*Objective*: Reproduce the complete listing without any deviation.

========

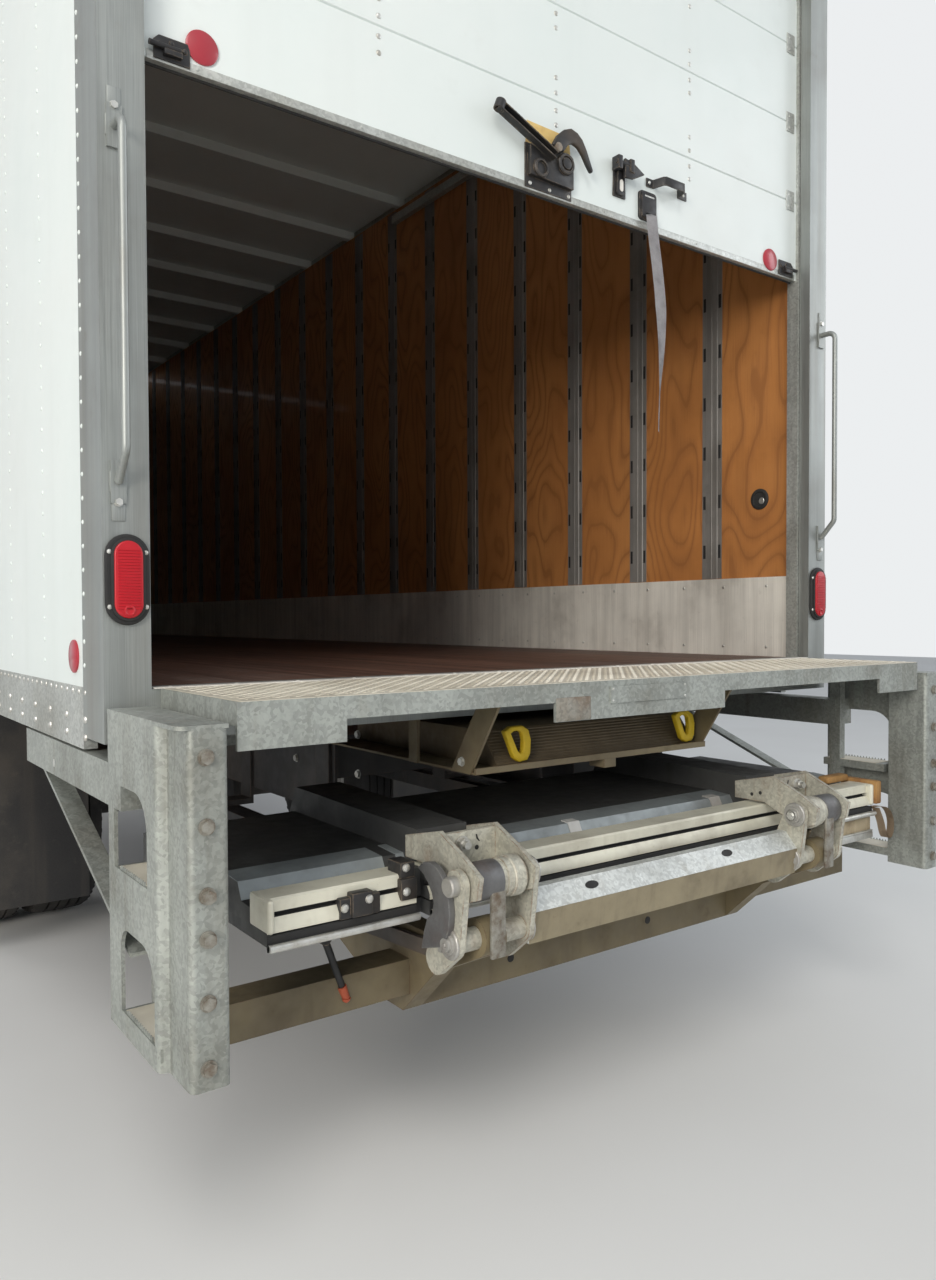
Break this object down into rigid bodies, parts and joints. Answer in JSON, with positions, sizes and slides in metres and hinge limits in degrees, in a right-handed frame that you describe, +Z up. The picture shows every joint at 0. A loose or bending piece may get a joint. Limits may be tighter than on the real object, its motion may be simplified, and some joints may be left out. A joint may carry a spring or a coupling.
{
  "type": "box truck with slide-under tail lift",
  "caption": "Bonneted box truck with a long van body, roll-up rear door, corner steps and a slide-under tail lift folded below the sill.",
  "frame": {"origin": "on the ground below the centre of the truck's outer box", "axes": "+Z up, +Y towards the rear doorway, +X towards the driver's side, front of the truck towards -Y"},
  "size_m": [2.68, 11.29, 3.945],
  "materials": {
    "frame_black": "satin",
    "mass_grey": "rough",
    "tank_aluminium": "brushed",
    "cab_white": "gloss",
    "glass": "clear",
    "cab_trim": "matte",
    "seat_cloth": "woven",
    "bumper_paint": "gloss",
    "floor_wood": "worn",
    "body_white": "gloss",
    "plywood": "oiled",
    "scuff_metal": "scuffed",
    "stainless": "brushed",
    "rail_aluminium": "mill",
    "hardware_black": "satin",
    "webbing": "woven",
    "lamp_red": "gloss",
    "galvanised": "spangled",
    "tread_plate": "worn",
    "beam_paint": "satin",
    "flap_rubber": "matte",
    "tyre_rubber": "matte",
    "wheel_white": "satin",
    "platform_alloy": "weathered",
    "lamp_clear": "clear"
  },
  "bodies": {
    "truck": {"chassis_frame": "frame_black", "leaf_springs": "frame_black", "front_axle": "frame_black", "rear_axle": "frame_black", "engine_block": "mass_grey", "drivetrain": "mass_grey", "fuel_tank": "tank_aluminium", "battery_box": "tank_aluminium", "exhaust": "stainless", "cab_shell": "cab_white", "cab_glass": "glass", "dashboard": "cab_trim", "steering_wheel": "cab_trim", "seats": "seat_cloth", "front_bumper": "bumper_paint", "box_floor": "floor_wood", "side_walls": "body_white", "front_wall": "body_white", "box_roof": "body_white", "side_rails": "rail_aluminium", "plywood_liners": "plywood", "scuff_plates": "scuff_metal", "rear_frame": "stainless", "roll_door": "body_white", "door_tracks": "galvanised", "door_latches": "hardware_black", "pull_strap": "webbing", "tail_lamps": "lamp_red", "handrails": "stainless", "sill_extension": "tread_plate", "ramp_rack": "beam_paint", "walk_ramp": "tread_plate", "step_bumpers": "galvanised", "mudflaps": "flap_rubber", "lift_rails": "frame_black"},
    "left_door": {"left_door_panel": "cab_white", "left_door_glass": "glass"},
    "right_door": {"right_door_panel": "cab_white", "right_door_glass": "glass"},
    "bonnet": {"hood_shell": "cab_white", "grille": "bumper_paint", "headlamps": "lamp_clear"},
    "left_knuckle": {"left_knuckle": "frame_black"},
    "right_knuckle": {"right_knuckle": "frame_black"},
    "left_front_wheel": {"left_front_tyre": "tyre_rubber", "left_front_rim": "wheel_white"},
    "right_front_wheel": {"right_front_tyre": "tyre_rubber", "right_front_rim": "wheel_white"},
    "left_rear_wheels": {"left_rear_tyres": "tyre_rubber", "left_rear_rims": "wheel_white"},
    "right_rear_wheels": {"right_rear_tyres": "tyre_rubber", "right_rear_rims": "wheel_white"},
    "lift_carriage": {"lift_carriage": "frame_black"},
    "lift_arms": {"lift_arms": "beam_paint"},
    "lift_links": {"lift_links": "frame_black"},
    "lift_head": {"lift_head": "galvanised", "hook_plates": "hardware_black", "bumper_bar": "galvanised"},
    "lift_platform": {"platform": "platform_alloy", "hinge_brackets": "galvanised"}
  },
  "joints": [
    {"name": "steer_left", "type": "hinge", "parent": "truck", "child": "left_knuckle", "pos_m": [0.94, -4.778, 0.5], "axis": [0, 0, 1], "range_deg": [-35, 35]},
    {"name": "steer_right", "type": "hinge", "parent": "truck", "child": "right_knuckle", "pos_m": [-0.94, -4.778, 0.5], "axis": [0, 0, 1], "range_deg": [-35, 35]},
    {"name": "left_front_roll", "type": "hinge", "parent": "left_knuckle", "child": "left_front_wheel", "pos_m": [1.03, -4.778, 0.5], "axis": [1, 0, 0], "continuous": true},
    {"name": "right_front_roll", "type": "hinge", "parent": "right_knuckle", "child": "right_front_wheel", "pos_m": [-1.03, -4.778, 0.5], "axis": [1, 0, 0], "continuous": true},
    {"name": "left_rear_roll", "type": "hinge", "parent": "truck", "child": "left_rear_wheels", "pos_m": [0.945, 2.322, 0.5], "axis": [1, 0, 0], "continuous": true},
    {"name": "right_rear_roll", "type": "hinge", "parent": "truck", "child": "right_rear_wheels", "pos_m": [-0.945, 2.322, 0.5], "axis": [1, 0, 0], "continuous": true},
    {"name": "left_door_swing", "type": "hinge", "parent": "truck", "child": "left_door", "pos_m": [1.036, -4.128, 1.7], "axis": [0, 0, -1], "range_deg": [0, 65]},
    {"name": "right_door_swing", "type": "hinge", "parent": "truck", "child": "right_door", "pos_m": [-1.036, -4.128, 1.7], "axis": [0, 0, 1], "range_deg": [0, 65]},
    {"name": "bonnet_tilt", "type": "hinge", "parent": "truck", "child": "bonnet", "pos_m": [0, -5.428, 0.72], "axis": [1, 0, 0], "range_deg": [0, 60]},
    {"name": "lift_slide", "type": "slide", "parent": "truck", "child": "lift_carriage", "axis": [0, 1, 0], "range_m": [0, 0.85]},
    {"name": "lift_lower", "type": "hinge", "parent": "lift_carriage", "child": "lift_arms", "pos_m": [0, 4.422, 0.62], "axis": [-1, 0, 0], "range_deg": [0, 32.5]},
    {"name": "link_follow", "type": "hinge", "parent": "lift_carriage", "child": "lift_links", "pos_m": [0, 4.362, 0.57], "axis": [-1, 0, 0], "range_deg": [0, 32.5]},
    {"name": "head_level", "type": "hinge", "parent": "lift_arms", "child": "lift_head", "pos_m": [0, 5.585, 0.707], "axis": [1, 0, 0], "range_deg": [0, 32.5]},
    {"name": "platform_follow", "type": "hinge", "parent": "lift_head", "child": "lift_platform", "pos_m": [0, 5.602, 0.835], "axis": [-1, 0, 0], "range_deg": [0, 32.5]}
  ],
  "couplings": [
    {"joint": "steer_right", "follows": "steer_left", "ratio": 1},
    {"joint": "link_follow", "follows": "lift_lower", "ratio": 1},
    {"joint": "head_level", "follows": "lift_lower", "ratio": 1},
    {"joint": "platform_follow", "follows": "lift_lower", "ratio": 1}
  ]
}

========

*Solution to the problem*:
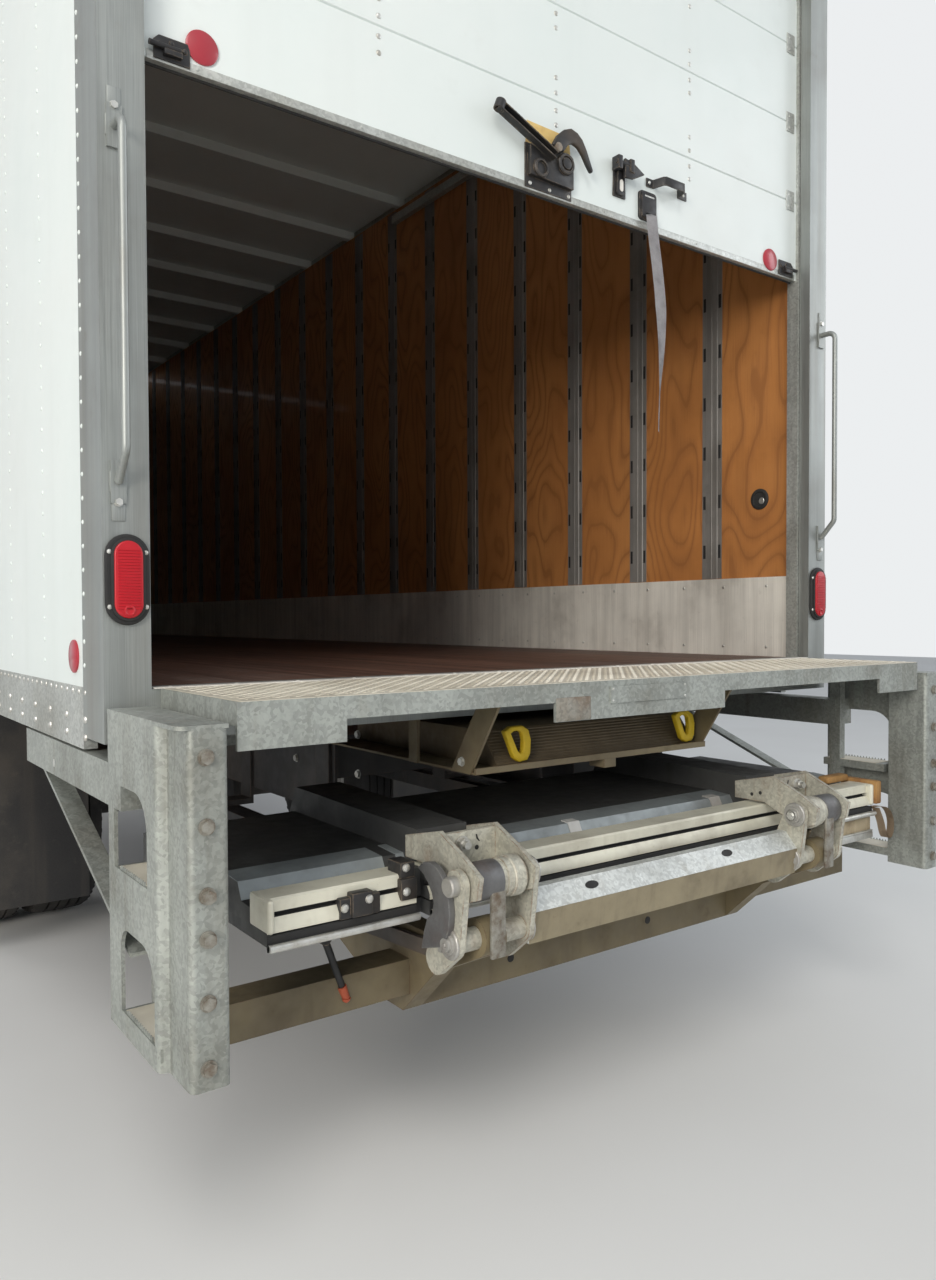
Break this object down into rigid bodies, parts and joints. Answer in JSON, with positions, sizes and slides in metres and hinge limits in degrees, in a right-handed frame that you describe, +Z up. The picture shows every joint at 0. A loose or bending piece may get a joint. Limits may be tighter than on the real object, its motion may be simplified, and some joints may be left out. A joint may carry a spring or a coupling.
{
  "type": "box truck with slide-under tail lift",
  "caption": "Bonneted box truck with a long van body, roll-up rear door, corner steps and a slide-under tail lift folded below the sill.",
  "frame": {"origin": "on the ground below the centre of the truck's outer box", "axes": "+Z up, +Y towards the rear doorway, +X towards the driver's side, front of the truck towards -Y"},
  "size_m": [2.68, 11.29, 3.945],
  "materials": {
    "frame_black": "satin",
    "mass_grey": "rough",
    "tank_aluminium": "brushed",
    "cab_white": "gloss",
    "glass": "clear",
    "cab_trim": "matte",
    "seat_cloth": "woven",
    "bumper_paint": "gloss",
    "floor_wood": "worn",
    "body_white": "gloss",
    "plywood": "oiled",
    "scuff_metal": "scuffed",
    "stainless": "brushed",
    "rail_aluminium": "mill",
    "hardware_black": "satin",
    "webbing": "woven",
    "lamp_red": "gloss",
    "galvanised": "spangled",
    "tread_plate": "worn",
    "beam_paint": "satin",
    "flap_rubber": "matte",
    "tyre_rubber": "matte",
    "wheel_white": "satin",
    "platform_alloy": "weathered",
    "lamp_clear": "clear"
  },
  "bodies": {
    "truck": {"chassis_frame": "frame_black", "leaf_springs": "frame_black", "front_axle": "frame_black", "rear_axle": "frame_black", "engine_block": "mass_grey", "drivetrain": "mass_grey", "fuel_tank": "tank_aluminium", "battery_box": "tank_aluminium", "exhaust": "stainless", "cab_shell": "cab_white", "cab_glass": "glass", "dashboard": "cab_trim", "steering_wheel": "cab_trim", "seats": "seat_cloth", "front_bumper": "bumper_paint", "box_floor": "floor_wood", "side_walls": "body_white", "front_wall": "body_white", "box_roof": "body_white", "side_rails": "rail_aluminium", "plywood_liners": "plywood", "scuff_plates": "scuff_metal", "rear_frame": "stainless", "roll_door": "body_white", "door_tracks": "galvanised", "door_latches": "hardware_black", "pull_strap": "webbing", "tail_lamps": "lamp_red", "handrails": "stainless", "sill_extension": "tread_plate", "ramp_rack": "beam_paint", "walk_ramp": "tread_plate", "step_bumpers": "galvanised", "mudflaps": "flap_rubber", "lift_rails": "frame_black"},
    "left_door": {"left_door_panel": "cab_white", "left_door_glass": "glass"},
    "right_door": {"right_door_panel": "cab_white", "right_door_glass": "glass"},
    "bonnet": {"hood_shell": "cab_white", "grille": "bumper_paint", "headlamps": "lamp_clear"},
    "left_knuckle": {"left_knuckle": "frame_black"},
    "right_knuckle": {"right_knuckle": "frame_black"},
    "left_front_wheel": {"left_front_tyre": "tyre_rubber", "left_front_rim": "wheel_white"},
    "right_front_wheel": {"right_front_tyre": "tyre_rubber", "right_front_rim": "wheel_white"},
    "left_rear_wheels": {"left_rear_tyres": "tyre_rubber", "left_rear_rims": "wheel_white"},
    "right_rear_wheels": {"right_rear_tyres": "tyre_rubber", "right_rear_rims": "wheel_white"},
    "lift_carriage": {"lift_carriage": "frame_black"},
    "lift_arms": {"lift_arms": "beam_paint"},
    "lift_links": {"lift_links": "frame_black"},
    "lift_head": {"lift_head": "galvanised", "hook_plates": "hardware_black", "bumper_bar": "galvanised"},
    "lift_platform": {"platform": "platform_alloy", "hinge_brackets": "galvanised"}
  },
  "joints": [
    {"name": "steer_left", "type": "hinge", "parent": "truck", "child": "left_knuckle", "pos_m": [0.94, -4.778, 0.5], "axis": [0, 0, 1], "range_deg": [-35, 35]},
    {"name": "steer_right", "type": "hinge", "parent": "truck", "child": "right_knuckle", "pos_m": [-0.94, -4.778, 0.5], "axis": [0, 0, 1], "range_deg": [-35, 35]},
    {"name": "left_front_roll", "type": "hinge", "parent": "left_knuckle", "child": "left_front_wheel", "pos_m": [1.03, -4.778, 0.5], "axis": [1, 0, 0], "continuous": true},
    {"name": "right_front_roll", "type": "hinge", "parent": "right_knuckle", "child": "right_front_wheel", "pos_m": [-1.03, -4.778, 0.5], "axis": [1, 0, 0], "continuous": true},
    {"name": "left_rear_roll", "type": "hinge", "parent": "truck", "child": "left_rear_wheels", "pos_m": [0.945, 2.322, 0.5], "axis": [1, 0, 0], "continuous": true},
    {"name": "right_rear_roll", "type": "hinge", "parent": "truck", "child": "right_rear_wheels", "pos_m": [-0.945, 2.322, 0.5], "axis": [1, 0, 0], "continuous": true},
    {"name": "left_door_swing", "type": "hinge", "parent": "truck", "child": "left_door", "pos_m": [1.036, -4.128, 1.7], "axis": [0, 0, -1], "range_deg": [0, 65]},
    {"name": "right_door_swing", "type": "hinge", "parent": "truck", "child": "right_door", "pos_m": [-1.036, -4.128, 1.7], "axis": [0, 0, 1], "range_deg": [0, 65]},
    {"name": "bonnet_tilt", "type": "hinge", "parent": "truck", "child": "bonnet", "pos_m": [0, -5.428, 0.72], "axis": [1, 0, 0], "range_deg": [0, 60]},
    {"name": "lift_slide", "type": "slide", "parent": "truck", "child": "lift_carriage", "axis": [0, 1, 0], "range_m": [0, 0.85]},
    {"name": "lift_lower", "type": "hinge", "parent": "lift_carriage", "child": "lift_arms", "pos_m": [0, 4.422, 0.62], "axis": [-1, 0, 0], "range_deg": [0, 32.5]},
    {"name": "link_follow", "type": "hinge", "parent": "lift_carriage", "child": "lift_links", "pos_m": [0, 4.362, 0.57], "axis": [-1, 0, 0], "range_deg": [0, 32.5]},
    {"name": "head_level", "type": "hinge", "parent": "lift_arms", "child": "lift_head", "pos_m": [0, 5.585, 0.707], "axis": [1, 0, 0], "range_deg": [0, 32.5]},
    {"name": "platform_follow", "type": "hinge", "parent": "lift_head", "child": "lift_platform", "pos_m": [0, 5.602, 0.835], "axis": [-1, 0, 0], "range_deg": [0, 32.5]}
  ],
  "couplings": [
    {"joint": "steer_right", "follows": "steer_left", "ratio": 1},
    {"joint": "link_follow", "follows": "lift_lower", "ratio": 1},
    {"joint": "head_level", "follows": "lift_lower", "ratio": 1},
    {"joint": "platform_follow", "follows": "lift_lower", "ratio": 1}
  ]
}